• Mental health;
  • mental illness;
  • nicotine dependence;
  • psychiatry;
  • smoking;
  • tobacco dependence



Although smoking prevalence among people with severe mental illness is high, it remains largely unaddressed. This pragmatic pilot project aimed to develop and implement a tailored tobacco dependence service in mental health settings and to assess its impact, as well as barriers and facilitators to implementation.


An integrative service model, spanning acute, rehabilitation and community services, including the design of tailored instruments and referral pathways, delivered by two mental health professionals.

Setting and participants

Four adult acute and two rehabilitation wards (129 beds), and the community recovery team (2038 cases) of the United Kingdom's largest Mental Health Trust.

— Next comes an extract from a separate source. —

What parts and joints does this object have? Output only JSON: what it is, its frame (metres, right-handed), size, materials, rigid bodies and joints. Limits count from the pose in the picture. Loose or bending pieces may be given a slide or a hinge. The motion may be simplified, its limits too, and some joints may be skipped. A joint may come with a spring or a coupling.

Audit of smoking information in patient notes; service uptake; quit attempts; smoking cessation and reduction; qualitative data on implementation barriers/facilitators.


A total of 110 patients attended at least one support session: 53 inpatients (23% of inpatient smokers) and 57 community (of unknown number of community smokers, as recording of smoking status is not mandatory). Thirty-four of these (31%) made a quit attempt; 17 (15%) stopped smoking and 29 (26%) reduced cigarette consumption by up to 50% at the final contact. Barriers to service implementation related to: (i) trust policy, systems and procedures, (ii) staff knowledge and attitudes and (iii) illness-related factors.


Despite the strong anti-smoking climate in the United Kingdom, including a law requiring smoke-free policies in mental health settings, establishing a smoking cessation treatment service for people with mental illness proved difficult, due to complex systemic barriers. However, there is clearly a demand, by patients, for such a service.